Collective financial commitment 

Partners in a firm are invested in the business through the capital. Losses and profits are also shared on a share in the firm, which is usually based on the proportion of capital invested in the business. 

It also motivates the partners to remain committed to the firm since losses and profits would be shared as well.

What are the disadvantages of a partnership firm?

No separate legal entity

A partnership firm has no independent legal existence unless the agreement has a specific provision in place. When the partners of the firms leave or cease to be partners anymore, the firm is dissolved. In this way, the firms could be unstable and uncertain.

Taxation 

Since partnership firms are not taxed separately and the profits are shared by the partners that are taxed at individual income tax level, partners cannot retain the earnings.

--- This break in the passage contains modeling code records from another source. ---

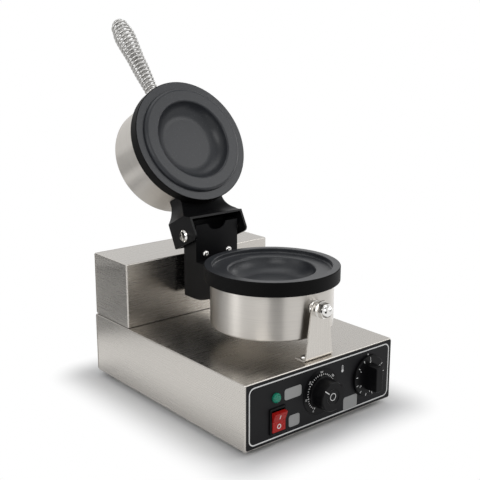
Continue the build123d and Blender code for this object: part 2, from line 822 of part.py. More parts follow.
def button_screw(plane, reach):
    """A button-head socket screw: a low dome with a hexagon socket, and its plain shank."""
    base = Plane(origin=plane.origin, x_dir=plane.x_dir, z_dir=-plane.y_dir)
    with BuildPart() as screw:
        with BuildSketch(base):
            with BuildLine():
                Line((0, 0), (cap_head_radius, 0))
                ThreePointArc(
                    (cap_head_radius, 0),
                    (cap_head_radius * 0.82, cap_head_height * 0.66),
                    (cap_head_radius * 0.42, cap_head_height),
                )
                Line((cap_head_radius * 0.42, cap_head_height), (0, cap_head_height))
                Line((0, cap_head_height), (0, 0))
            make_face()
        revolve(axis=Axis(plane.origin, plane.z_dir))
        with BuildSketch(plane.offset(cap_head_height)):
            RegularPolygon(cap_socket_across / sqrt(3), 6)
        extrude(amount=-cap_socket_depth, mode=Mode.SUBTRACT)
        with BuildSketch(plane):
            Circle(cap_screw_radius)
        extrude(amount=-reach)
    return screw.part


with BuildPart() as bracket_screws:
    for x, y in bracket_screw_spots:
        add(button_screw(Plane((x, y, deck + bracket_plate)), cap_screw_length))

# stud through the drum wall and the bracket, with its nuts and washers
stud_back = drum_front + drum_wall + jam_nut_height + 1.0
stud_front = bracket_front - washer_thickness - stud_nut_height
with BuildPart() as support_stud:
    with BuildSketch(facing(0, stud_back, stud_z)):
        Circle(stud_radius)
    extrude(amount=stud_back - stud_front)

with BuildPart() as stud_washers:
    for start, depth in (
        (bracket_front, washer_thickness),
        (drum_front - plate_gap, bracket_gap - plate_gap - jam_nut_height),
    ):
        with BuildSketch(facing(0, start, stud_z)):
            Circle(washer_radius)
            Circle(stud_radius + fit_gap, mode=Mode.SUBTRACT)
        extrude(amount=depth)

with BuildPart() as jam_nut:
    with BuildSketch(facing(0, bracket_rear + jam_nut_height, stud_z)):
        RegularPolygon(stud_nut_across / sqrt(3), 6)
        Circle(stud_radius + fit_gap, mode=Mode.SUBTRACT)
    extrude(amount=jam_nut_height)

nut_back = bracket_front - washer_thickness
with BuildPart() as acorn_nut:
    with BuildSketch(facing(0, nut_back, stud_z)):
        RegularPolygon(stud_nut_across / sqrt(3), 6)
    extrude(amount=stud_nut_height)
    dome_base = nut_back - stud_nut_height
    dome_radius = stud_nut_across / 2 - 0.6
    dome_wall = 1.0
    dome_centre = (dome_radius**2 + dome_wall**2 - stud_dome_height**2) / (2 * (stud_dome_height - dome_wall))
    dome_ball = stud_dome_height + dome_centre
    dome_lean = atan2(dome_radius, dome_wall + dome_centre) / 2
    with BuildSketch(Plane(origin=(0, dome_base, stud_z), x_dir=(1, 0, 0), z_dir=(0, 0, 1))):
        with BuildLine():
            Polyline((0, 0), (dome_radius, 0), (dome_radius, -dome_wall))
            ThreePointArc(
                (dome_radius, -dome_wall),
                (dome_ball * sin(dome_lean), dome_centre - dome_ball * cos(dome_lean)),
                (0, -stud_dome_height),
            )
            Line((0, -stud_dome_height), (0, 0))
        make_face()
    revolve(axis=Axis((0, 0, stud_z), (0, 1, 0)))
    with BuildSketch(facing(0, nut_back, stud_z)):
        Circle(stud_radius + fit_gap)
    extrude(amount=stud_nut_height + fit_gap, mode=Mode.SUBTRACT)

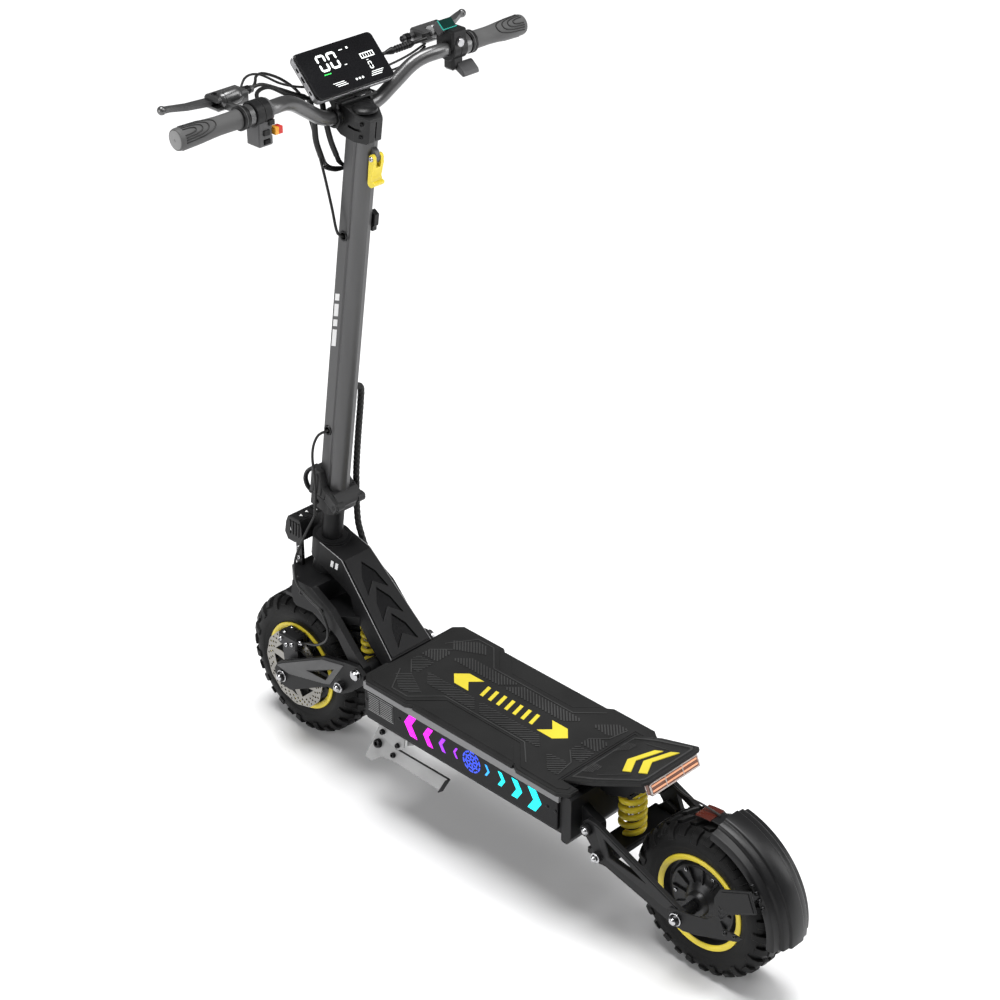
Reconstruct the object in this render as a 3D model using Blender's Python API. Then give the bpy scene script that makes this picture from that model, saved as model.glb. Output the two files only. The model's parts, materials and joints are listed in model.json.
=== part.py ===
"""Electric kick scooter with front and rear swing arms, a folding stem and a hub motor.

Every shape is drawn in the scooter's own plan: the front axle is at y = 0, the ground is z = 0, the rider faces -Y and
the left hand is at +X. The empty "scooter" then moves the whole plan so that its middle stands over the origin.
"""

from math import acos, cos, pi, radians, sin, sqrt, tan

import bmesh
import bpy
from mathutils import Matrix, Vector

# Driving dimensions, in metres
WHEELBASE = 0.882
TYRE_RADIUS = 0.1275
TYRE_SEGMENTS = 24
AXLE_RADIUS = 0.006
GAP = 0.0003
RAKE = radians(8.46)
AXIS_FOOT_Y = -0.0075
FENDER_RADIUS = 0.1555
DECK_FRONT = 0.235
DECK_REAR = 0.663
DECK_TOP = 0.251
TRAY_HALF_WIDTH = 0.100
BAR_RADIUS = 0.011
STEM_HALF_WIDTH = 0.018
STEM_FRONT = -0.022
STEM_LOBE = 0.006
STEERER_RADIUS = 0.0175
HINGE_HEIGHT = 0.482
HINGE_BEHIND = 0.032

FRONT_AXLE = Vector((0, 0, TYRE_RADIUS))
REAR_AXLE = Vector((0, WHEELBASE, TYRE_RADIUS))
FRONT_PIVOT = Vector((0, 0.190, 0.221))
REAR_PIVOT = Vector((0, 0.702, 0.191))
FRONT_SPRING_Y = 0.140
REAR_SPRING_Y = 0.717
BAR_CENTRE = Vector((0, 0.131, 1.141))
BAR_LOW_BEND = Vector((0.049, 0.131, 1.141))
BAR_HIGH_BEND = Vector((0.124, 0.1415, 1.1930))
BAR_OUTER_BEND = Vector((0.158, 0.1525, 1.1975))
GRIP_INNER = Vector((0.216, 0.1518, 1.1970))
GRIP_OUTER = Vector((0.331, 0.1505, 1.1960))
DISPLAY_CENTRE = Vector((0, 0.1225, 1.2095))
DISPLAY_TILT = radians(45)
KICKSTAND_PIVOT = Vector((0.092, 0.261, 0.130))
KICKSTAND_LEAN = radians(15)
MIDDLE_Y = (WHEELBASE + FENDER_RADIUS - TYRE_RADIUS) / 2

# The stem plan: x across, y behind the steering axis, z along it from the ground
STEM = Matrix.Translation((0, AXIS_FOOT_Y, 0)) @ Matrix.Rotation(-RAKE, 4, "X")
ALONG_X = Matrix.Rotation(pi / 2, 4, "Y")

COLOURS = {
    "black_paint": ((0.012, 0.012, 0.013), 0.35, 0.6),
    "satin_grey": ((0.075, 0.075, 0.078), 0.42, 0.8),
    "dark_alloy": ((0.035, 0.035, 0.037), 0.40, 0.8),
    "bright_rail": ((0.42, 0.43, 0.44), 0.35, 0.9),
    "rubber": ((0.018, 0.018, 0.018), 0.75, 0.0),
    "grip_rubber": ((0.13, 0.13, 0.13), 0.60, 0.0),
    "tyre": ((0.010, 0.010, 0.010), 0.70, 0.0),
    "black_plastic": ((0.015, 0.015, 0.016), 0.45, 0.0),
    "gloss_black": ((0.008, 0.008, 0.009), 0.12, 0.0),
    "yellow": ((0.86, 0.70, 0.05), 0.35, 0.0),
    "steel": ((0.55, 0.55, 0.54), 0.30, 1.0),
    "chrome": ((0.80, 0.80, 0.82), 0.12, 1.0),
    "amber_lens": ((0.90, 0.35, 0.12), 0.15, 0.0),
    "clear_lens": ((0.85, 0.87, 0.90), 0.08, 0.0),
    "grey_plastic": ((0.17, 0.17, 0.17), 0.50, 0.0),
    "red_plastic": ((0.75, 0.08, 0.04), 0.40, 0.0),
    "bearing_steel": ((0.60, 0.60, 0.62), 0.25, 1.0),
    "blue_wrap": ((0.05, 0.12, 0.35), 0.50, 0.0),
    "cable": ((0.010, 0.010, 0.010), 0.50, 0.0),
}


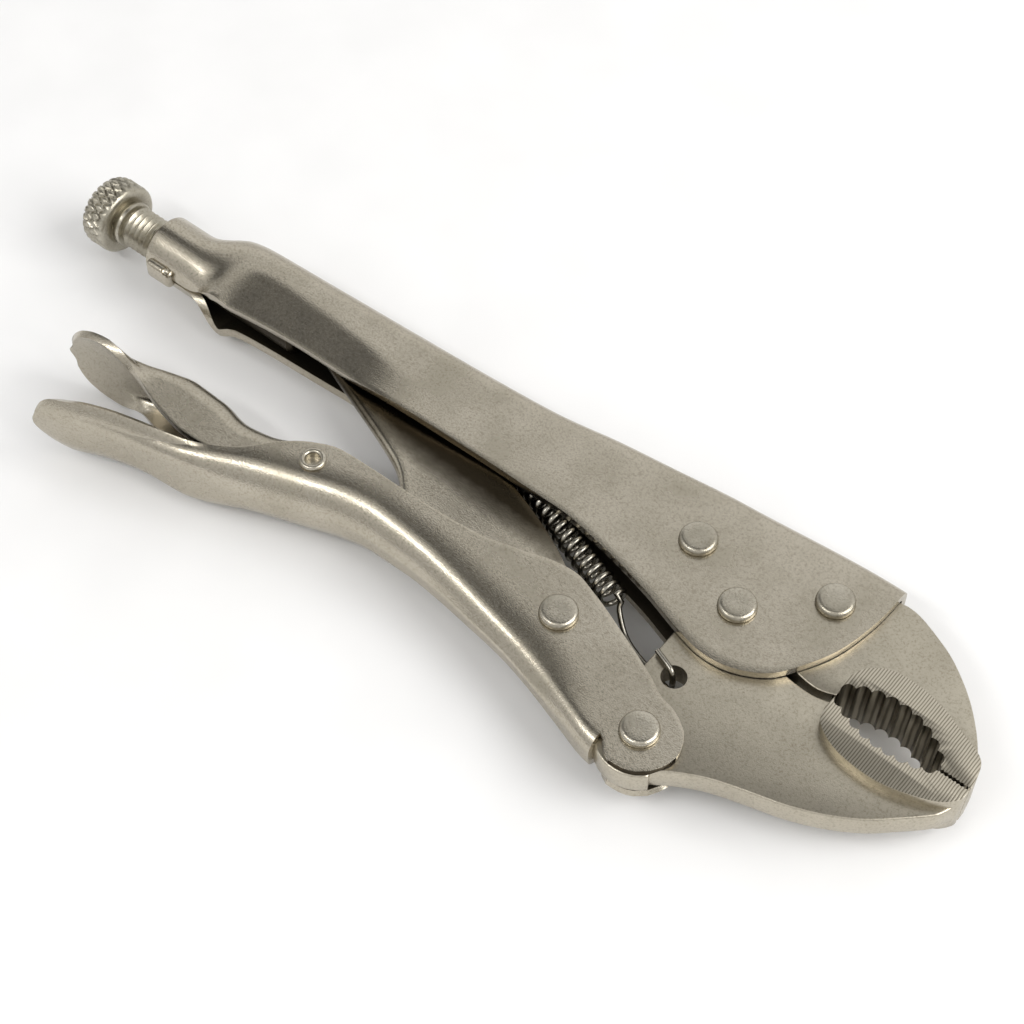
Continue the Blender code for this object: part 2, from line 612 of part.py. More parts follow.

Partnership firms do not provide tax planning opportunities compared to limited companies. Thus, making it tax inefficient for the partners.

Profit-sharing

Even if one partner has made significantly more efforts compared to other partners, the profits would be shared as per the partnership agreement. Profit and loss sharing could be good, but it may well turn out to be disastrous as well. 

Disagreement with partners

More number of partners in a firm increases the chances of higher level of disagreements among them. Since decisions are also bound to be consulted with each partner, the decision-making ability of the firm could be hampered in the event of disagreements among partners. 

What are the types of partnerships?

General Partnerships

General Partnerships are the most common partnership firms that exist in many jurisdictions. Small businesses often incorporate a General Partnership since it is the simplest partnership, which requires minimal formalities. 

Share of profits could be enlisted in the partnership agreement and is usually based on a similar proportion of the capital invested by the partners. At least one partner in GP has unlimited liabilities since a partnership is not a separate legal entity. 

In this way, partners will be held accountable if the firm enters bankruptcy and dues are supposed to be cleared by the partners. 

Limited Partnerships

Limited Partnerships allow one to have limited partners in the firm. LPs can have a mix of general partners and limited partners. It is incorporated to designate limited partners with specific responsibilities without bearing any significant liability. 

It can be the case that limited partners are not involved in the daily operations of the business and contribute on a consulting basis. Limited partners usually invest capital in the business and take a share of profit. They largely remain out of the decision-making roles.

Limited Liability Partnerships

Limited Liability Partnerships are a more complex type of partnerships. The structure allows partners to have limited liabilities along with limited scope on managerial decisions. These limits are often defined by the extent of a partner’s investment in the firm.